» Dataset section
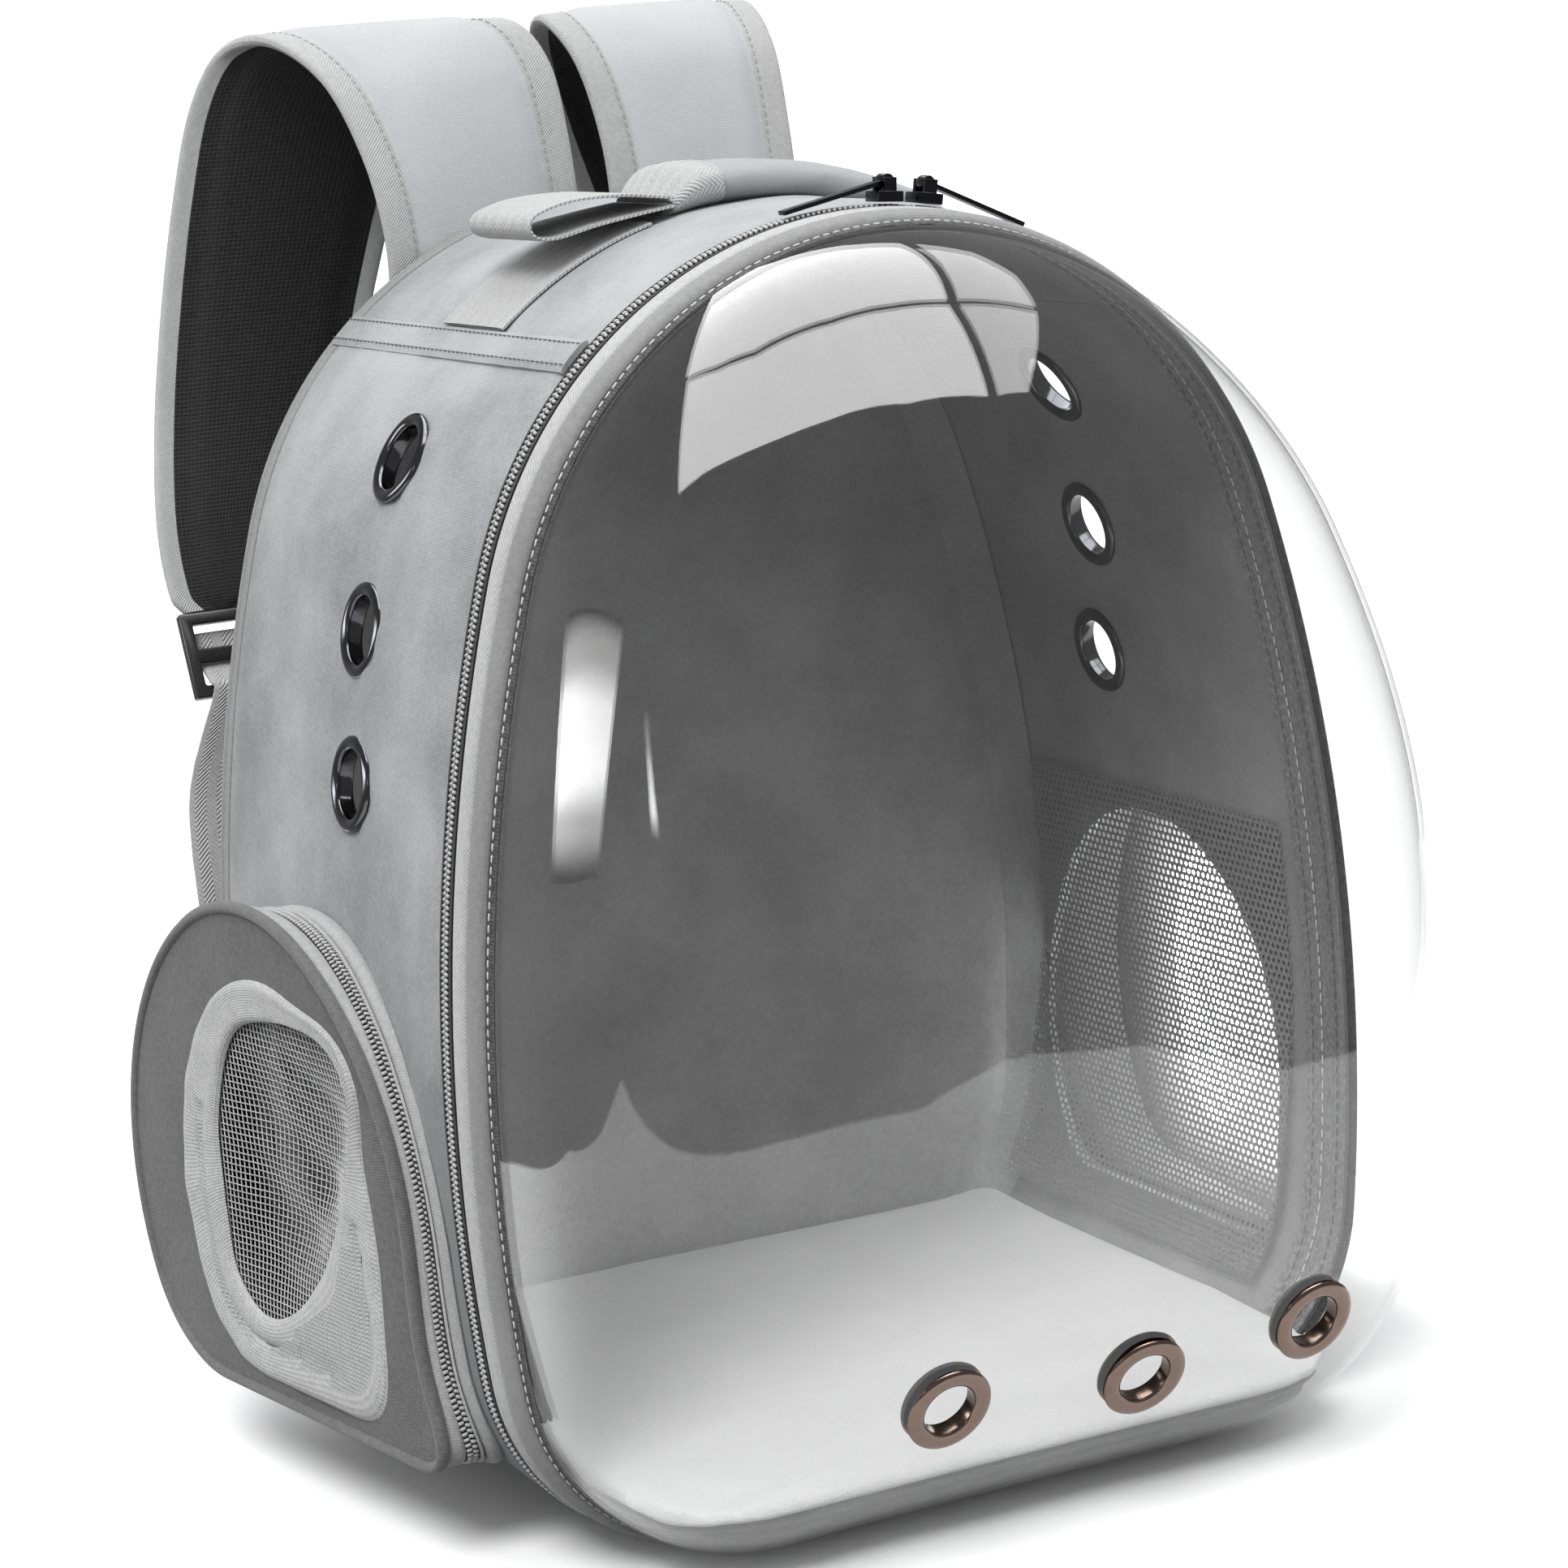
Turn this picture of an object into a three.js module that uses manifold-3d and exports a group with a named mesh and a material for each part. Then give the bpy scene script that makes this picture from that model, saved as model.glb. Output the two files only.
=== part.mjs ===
// Bubble pet carrier backpack, in millimetres, +Z up.
// X runs across the pack, -Y is its clear front, +Y its back with the straps, and Z = 0 is the floor.
import * as THREE from 'three';
import { mergeVertices } from 'three/addons/utils/BufferGeometryUtils.js';
import Module from 'manifold-3d';

const wasm = await Module();
wasm.setup();

// Shell: an arched outline of five arcs on a flat foot, swept from the front edge to the back edge.
const shellWidth = 327;
const shellHeight = 420;
const shellDepth = 200;
const widestHeight = 138;
const crownNarrowing = 19.5;
const footRadius = 73;
const wall = 3;
const gap = 0.3;
const frontEdge = -shellDepth / 2;
const backEdge = shellDepth / 2;
const shellBack = backEdge - 2;

// Seams, piping and back board.
const seamTurn = 47.3;
const seamStripWidth = 13;
const stripThickness = 0.9;
const pipingSize = 4;
const pipingProud = 1;
const backBoardThickness = 6;
const cornerStripWidth = 12;
const cornerStripTurn = 62;

// Front rim, from the shell's edge forward: zip tape, twill band, rolled edge, dome.
const zipWidth = 8.2;
const zipThickness = 2.4;
const coilRise = 1;
const bandWidth = 8.7;
const rollWidth = 9.9;
const rimThickness = 3;
const rimInset = 4.6;
const rimForward = zipWidth + bandWidth + rollWidth + 4 * gap;

// Dome.
const domeDepth = 92;
const domeWall = 1.5;
const domeCentre = 215;
const domePower = { crown: 1.8, side: 4.4, foot: 2.6, turn: 1.6 };
const domeRings = [1, 0.985, 0.95, 0.89, 0.8, 0.67, 0.5, 0.26];

// Vent rings: dark ones down each side, bronze ones at the foot of the dome.
const sideRing = { hole: 10.5, flange: 16, barrel: 1.2, lip: 1.8, sag: 1.7, sides: 14 };
const domeRing = { hole: 8.5, flange: 14, barrel: 1.2, lip: 1.6, sides: 14 };
// A side ring's drop is its depth below the crown.
const sideRingPlaces = [
  { name: '1', drop: 72, leftY: -14, rightY: -13 },
  { name: '2', drop: 126, leftY: -16, rightY: -2 },
  { name: '3', drop: 175, leftY: -21, rightY: 12 },
];
const domeRingPlaces = [
  { name: '1', x: -45, z: 57 },
  { name: '2', x: 27, z: 51 },
  { name: '3', x: 90, z: 57 },
];

// Side pouches: an arched wall that stands out from the side, leaning further out towards the back.
const pouchWidth = 178;
const pouchHeight = 167;
const pouchWidest = 68;
const pouchCrownNarrowing = 14;
const pouchFootRadius = 46;
const pouchFoot = 35;
const pouchY = 7;
const pouchStandOff = 24;
const pouchLean = 0.16;
const pouchBaseShift = -4;
const pouchBaseFlare = 7;
// The lower front corner runs forward to a toe: how far, up to what height, and how suddenly.
const pouchToe = { panel: 49, base: 34, frame: 26, height: 85, bend: 3.4 };
const pouchWall = 2;
const panelThickness = 2;
const pouchPiping = 3.4;
const pouchZip = { from: 0.34, to: 0.62, lift: 0.9, rise: 1.6 };
const mouthMargin = 11;

// Window in the pouch panel and its binding ring, measured from the panel's own outline.
const windowFrame = { width: 128, height: 141, foot: 40, y: -3, narrowing: 10, widest: 62, footRadius: 36 };
const windowHole = { width: 88, height: 106, foot: 60, y: -10, narrowing: 7, widest: 50, footRadius: 26 };
const ringThickness = 1.2;
const ringOverlap = 3;
const meshThickness = 0.8;
const meshOverlap = 4;
const innerMesh = { front: frontEdge + 8, back: backEdge - 22, low: 27, high: 195 };

// Floor pad.
const padTop = 30;
const padSideGap = 1.5;
const padFrontGap = 6;
const padBackGap = 2;
const padLevels = [0, 0.16, 0.36, 0.64, 1];
const padFrontSteps = 12;

// Handle: webbing along the crown, a slack fold of it, and a padded grip.
const tapeWidth = 50;
const tapeThickness = 1.4;
const handleY = -9;
const gripTurns = { left: 101, right: 58 };
const gripThickness = 14;
const gripRise = 0.6;
const tapeLeftTurn = 105;
// The slack fold's run, as places from the grip's left end: out along the pack, and up from the crown.
const bowRun = [
  { out: 1.2, up: 4.6 },
  { out: 14, up: 3 },
  { out: 30, up: 0.6 },
  { out: 44, up: -2.2 },
  { out: 51.5, up: -1.2 },
  { out: 53.5, up: 2.6 },
  { out: 50, up: 6.2 },
  { out: 38, up: 9.2 },
  { out: 20, up: 9.6 },
  { out: 1.6, up: 7.4 },
];

// Shoulder straps from root to end: the centre's distance out on the left and on the right, its place
// behind the pack and rise above the crown, the width, and how far each outer edge swings back.
const strapThickness = 7;
const strapEdge = 5;
const strapRows = [
  { left: 39, right: 50, behind: 0, rise: -34, width: 76, leftSwing: 0, rightSwing: 0 },
  { left: 39, right: 50, behind: 0, rise: -8, width: 76, leftSwing: 0, rightSwing: 0 },
  { left: 41, right: 50, behind: 4, rise: 20, width: 78, leftSwing: 4, rightSwing: 2 },
  { left: 46, right: 49, behind: 14, rise: 48, width: 84, leftSwing: 10, rightSwing: 4 },
  { left: 55, right: 48, behind: 32, rise: 63, width: 90, leftSwing: 18, rightSwing: 6 },
  { left: 66, right: 50, behind: 52, rise: 61, width: 90, leftSwing: 20, rightSwing: 8 },
  { left: 76, right: 56, behind: 64, rise: 42, width: 88, leftSwing: 16, rightSwing: 8 },
  { left: 86, right: 66, behind: 70, rise: 10, width: 84, leftSwing: 12, rightSwing: 6 },
  { left: 97, right: 80, behind: 71, rise: -30, width: 80, leftSwing: 8, rightSwing: 4 },
  { left: 108, right: 97, behind: 66, rise: -70, width: 76, leftSwing: 4, rightSwing: 2 },
  { left: 120, right: 115, behind: 56, rise: -105, width: 66, leftSwing: 0, rightSwing: 0 },
  { left: 131, right: 129, behind: 46, rise: -130, width: 46, leftSwing: 0, rightSwing: 0 },
  { left: 135, right: 135, behind: 43, rise: -137, width: 30, leftSwing: 0, rightSwing: 0 },
];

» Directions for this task
Please repeat the listing exactly, with nothing left out.

» Result
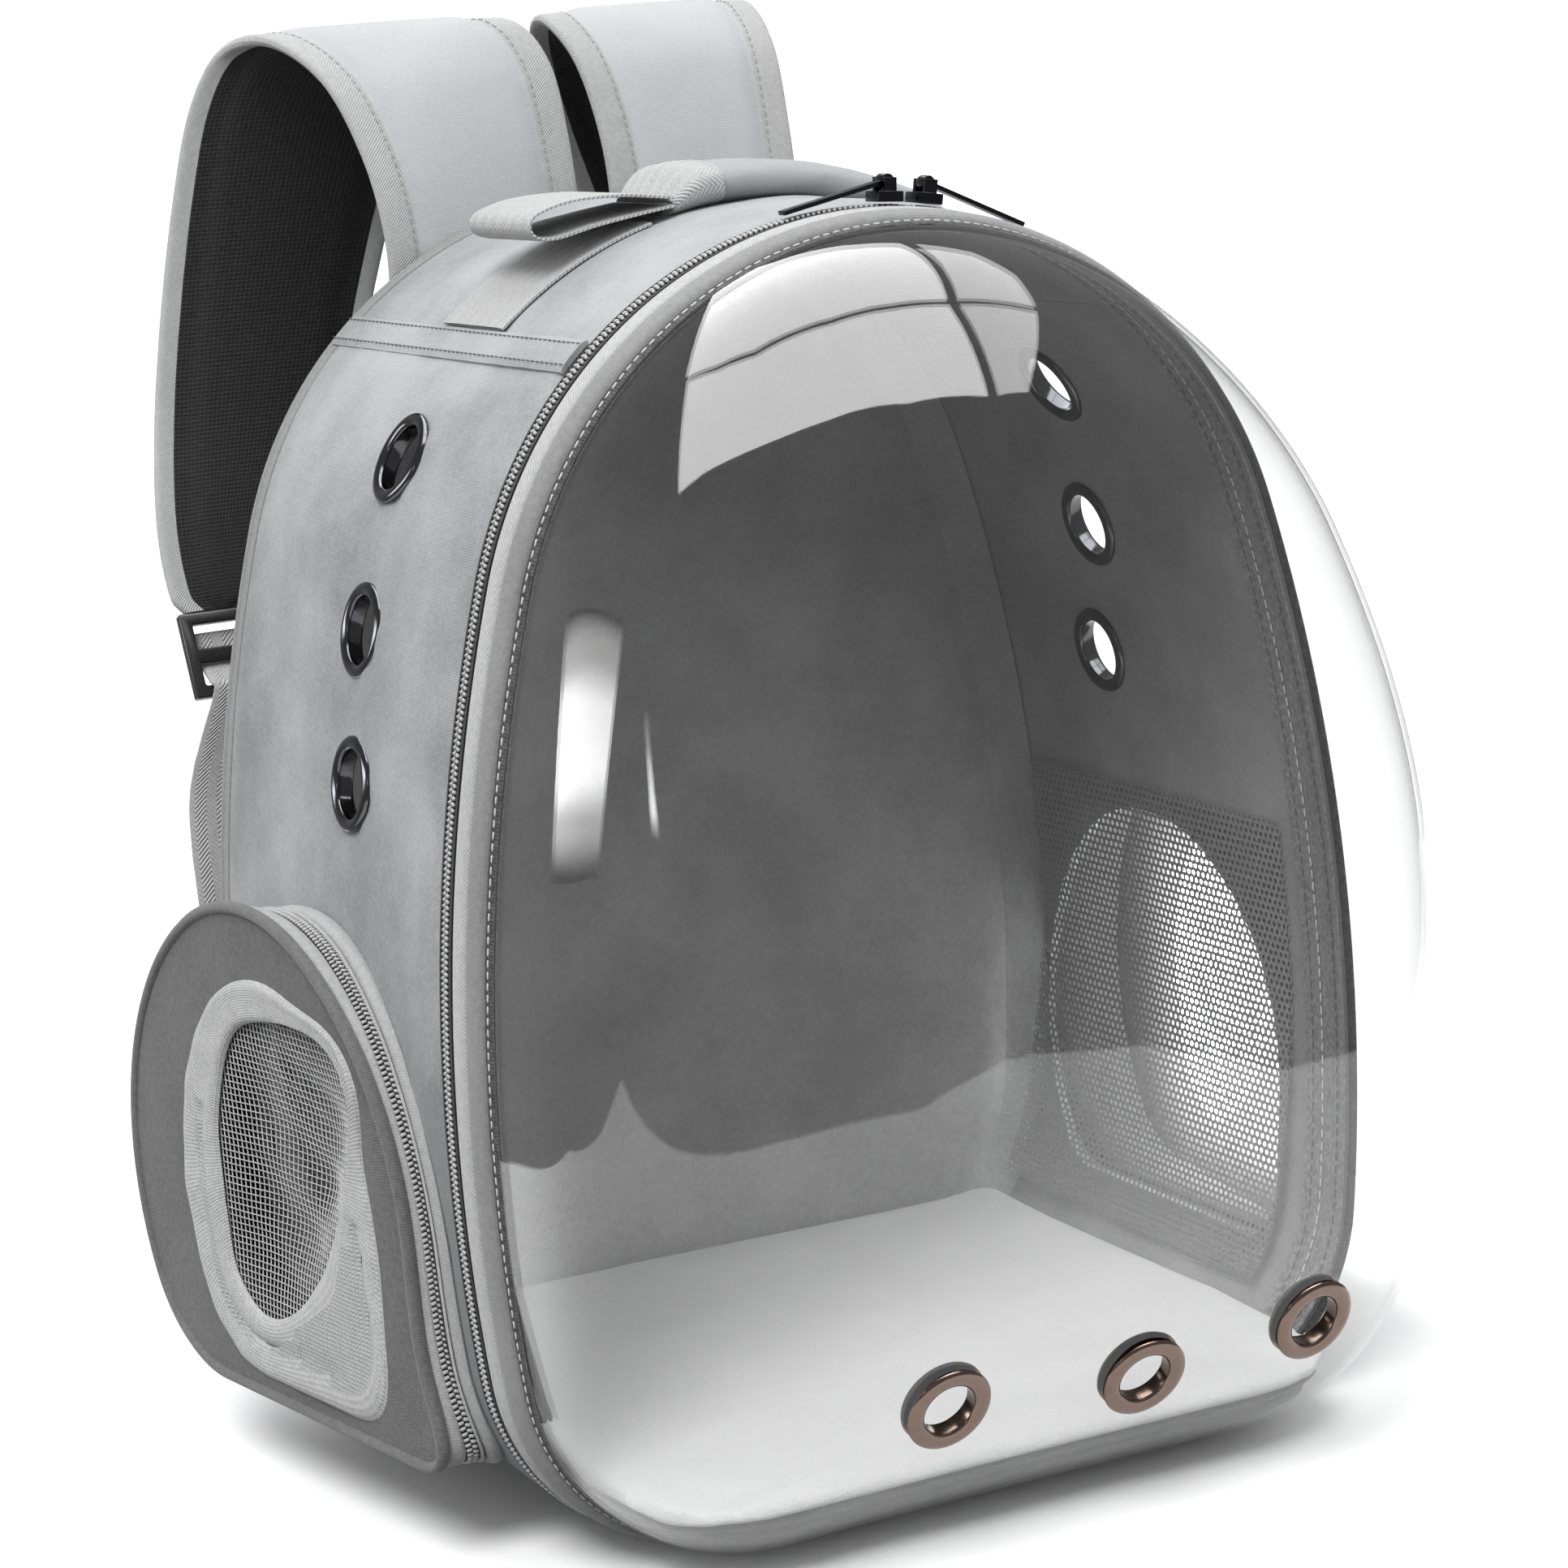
Turn this picture of an object into a three.js module that uses manifold-3d and exports a group with a named mesh and a material for each part. Then give the bpy scene script that makes this picture from that model, saved as model.glb. Output the two files only.
=== part.mjs ===
// Bubble pet carrier backpack, in millimetres, +Z up.
// X runs across the pack, -Y is its clear front, +Y its back with the straps, and Z = 0 is the floor.
import * as THREE from 'three';
import { mergeVertices } from 'three/addons/utils/BufferGeometryUtils.js';
import Module from 'manifold-3d';

const wasm = await Module();
wasm.setup();

// Shell: an arched outline of five arcs on a flat foot, swept from the front edge to the back edge.
const shellWidth = 327;
const shellHeight = 420;
const shellDepth = 200;
const widestHeight = 138;
const crownNarrowing = 19.5;
const footRadius = 73;
const wall = 3;
const gap = 0.3;
const frontEdge = -shellDepth / 2;
const backEdge = shellDepth / 2;
const shellBack = backEdge - 2;

// Seams, piping and back board.
const seamTurn = 47.3;
const seamStripWidth = 13;
const stripThickness = 0.9;
const pipingSize = 4;
const pipingProud = 1;
const backBoardThickness = 6;
const cornerStripWidth = 12;
const cornerStripTurn = 62;

// Front rim, from the shell's edge forward: zip tape, twill band, rolled edge, dome.
const zipWidth = 8.2;
const zipThickness = 2.4;
const coilRise = 1;
const bandWidth = 8.7;
const rollWidth = 9.9;
const rimThickness = 3;
const rimInset = 4.6;
const rimForward = zipWidth + bandWidth + rollWidth + 4 * gap;

// Dome.
const domeDepth = 92;
const domeWall = 1.5;
const domeCentre = 215;
const domePower = { crown: 1.8, side: 4.4, foot: 2.6, turn: 1.6 };
const domeRings = [1, 0.985, 0.95, 0.89, 0.8, 0.67, 0.5, 0.26];

// Vent rings: dark ones down each side, bronze ones at the foot of the dome.
const sideRing = { hole: 10.5, flange: 16, barrel: 1.2, lip: 1.8, sag: 1.7, sides: 14 };
const domeRing = { hole: 8.5, flange: 14, barrel: 1.2, lip: 1.6, sides: 14 };
// A side ring's drop is its depth below the crown.
const sideRingPlaces = [
  { name: '1', drop: 72, leftY: -14, rightY: -13 },
  { name: '2', drop: 126, leftY: -16, rightY: -2 },
  { name: '3', drop: 175, leftY: -21, rightY: 12 },
];
const domeRingPlaces = [
  { name: '1', x: -45, z: 57 },
  { name: '2', x: 27, z: 51 },
  { name: '3', x: 90, z: 57 },
];

// Side pouches: an arched wall that stands out from the side, leaning further out towards the back.
const pouchWidth = 178;
const pouchHeight = 167;
const pouchWidest = 68;
const pouchCrownNarrowing = 14;
const pouchFootRadius = 46;
const pouchFoot = 35;
const pouchY = 7;
const pouchStandOff = 24;
const pouchLean = 0.16;
const pouchBaseShift = -4;
const pouchBaseFlare = 7;
// The lower front corner runs forward to a toe: how far, up to what height, and how suddenly.
const pouchToe = { panel: 49, base: 34, frame: 26, height: 85, bend: 3.4 };
const pouchWall = 2;
const panelThickness = 2;
const pouchPiping = 3.4;
const pouchZip = { from: 0.34, to: 0.62, lift: 0.9, rise: 1.6 };
const mouthMargin = 11;

// Window in the pouch panel and its binding ring, measured from the panel's own outline.
const windowFrame = { width: 128, height: 141, foot: 40, y: -3, narrowing: 10, widest: 62, footRadius: 36 };
const windowHole = { width: 88, height: 106, foot: 60, y: -10, narrowing: 7, widest: 50, footRadius: 26 };
const ringThickness = 1.2;
const ringOverlap = 3;
const meshThickness = 0.8;
const meshOverlap = 4;
const innerMesh = { front: frontEdge + 8, back: backEdge - 22, low: 27, high: 195 };

// Floor pad.
const padTop = 30;
const padSideGap = 1.5;
const padFrontGap = 6;
const padBackGap = 2;
const padLevels = [0, 0.16, 0.36, 0.64, 1];
const padFrontSteps = 12;

// Handle: webbing along the crown, a slack fold of it, and a padded grip.
const tapeWidth = 50;
const tapeThickness = 1.4;
const handleY = -9;
const gripTurns = { left: 101, right: 58 };
const gripThickness = 14;
const gripRise = 0.6;
const tapeLeftTurn = 105;
// The slack fold's run, as places from the grip's left end: out along the pack, and up from the crown.
const bowRun = [
  { out: 1.2, up: 4.6 },
  { out: 14, up: 3 },
  { out: 30, up: 0.6 },
  { out: 44, up: -2.2 },
  { out: 51.5, up: -1.2 },
  { out: 53.5, up: 2.6 },
  { out: 50, up: 6.2 },
  { out: 38, up: 9.2 },
  { out: 20, up: 9.6 },
  { out: 1.6, up: 7.4 },
];

// Shoulder straps from root to end: the centre's distance out on the left and on the right, its place
// behind the pack and rise above the crown, the width, and how far each outer edge swings back.
const strapThickness = 7;
const strapEdge = 5;
const strapRows = [
  { left: 39, right: 50, behind: 0, rise: -34, width: 76, leftSwing: 0, rightSwing: 0 },
  { left: 39, right: 50, behind: 0, rise: -8, width: 76, leftSwing: 0, rightSwing: 0 },
  { left: 41, right: 50, behind: 4, rise: 20, width: 78, leftSwing: 4, rightSwing: 2 },
  { left: 46, right: 49, behind: 14, rise: 48, width: 84, leftSwing: 10, rightSwing: 4 },
  { left: 55, right: 48, behind: 32, rise: 63, width: 90, leftSwing: 18, rightSwing: 6 },
  { left: 66, right: 50, behind: 52, rise: 61, width: 90, leftSwing: 20, rightSwing: 8 },
  { left: 76, right: 56, behind: 64, rise: 42, width: 88, leftSwing: 16, rightSwing: 8 },
  { left: 86, right: 66, behind: 70, rise: 10, width: 84, leftSwing: 12, rightSwing: 6 },
  { left: 97, right: 80, behind: 71, rise: -30, width: 80, leftSwing: 8, rightSwing: 4 },
  { left: 108, right: 97, behind: 66, rise: -70, width: 76, leftSwing: 4, rightSwing: 2 },
  { left: 120, right: 115, behind: 56, rise: -105, width: 66, leftSwing: 0, rightSwing: 0 },
  { left: 131, right: 129, behind: 46, rise: -130, width: 46, leftSwing: 0, rightSwing: 0 },
  { left: 135, right: 135, behind: 43, rise: -137, width: 30, leftSwing: 0, rightSwing: 0 },
];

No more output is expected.